Pisces is an emotional smuggler, a spiritual escapist, a moral relativist with a halo. Always searching for truth, but only the kind that justifies tears.
When she speaks of empathy, it sounds like a long confession without a listener – a monologue of expectations. When she speaks of love, you hear an anthem to love as an idea, not as a person. She doesn’t love a person; she adores a projection. Union without self, a smile without decision, a promise without a signature.
Jung would say: Neptune’s fog of the archetype – the siren that sings salvation, then forgets whom she called. The archetype of dissolution. Pisces doesn’t feel sorrow; she inhabits it. She doesn’t love peace; she performs it while boiling inside.

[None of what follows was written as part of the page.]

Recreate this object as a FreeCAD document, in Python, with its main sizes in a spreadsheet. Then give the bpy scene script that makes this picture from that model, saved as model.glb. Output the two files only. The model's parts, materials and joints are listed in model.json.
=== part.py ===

Everything in her is emotion, everything an intuition – until life demands a boundary. Then she retreats into the depths, silences the signal, and disappears as if she had always been a legend, never present.
The saddest thing about Pisces is that she truly believes suffering is proof of nobility. That she’s “chosen” to carry the burden. In reality, it’s often just a finely wrapped excuse not to take responsibility.
The world is too harsh, people too loud, and she too fragile – and there’s the perfect alibi for inaction. She romanticizes her own confusion as mysticism, but it’s really just water without a vessel.
Pisces don’t suffer because of “depth,” but because of a lack of boundaries. Their mechanism: passive aggression wrapped in empathy. They idealize you while you feed the fantasy, then devalue you the moment you ask for action. The victim identity is their currency: they negotiate with tears, manipulate with guilt, and dilute responsibility.
Addicted to merging, they flee when it’s time to endure frustration – an anxious-avoidant style at full throttle. They don’t choose partners; they choose rescue projects. Boundaries aren’t lines but wishes. Instead of decisions – “intuition.” Instead of “I’ll do it” – “I feel.” The result: same pattern, same outcome, same drama.
Pisces don’t suffer because they’re “deep,” but because they postpone reality. Their empathy is PR, their passive aggression the logistics. They idealize while you feed them, then devalue when you ask for movement. Feeling is their currency; responsibility, their expense. They trust intuition more than facts, the scene more than the result. Everything else is an alibi.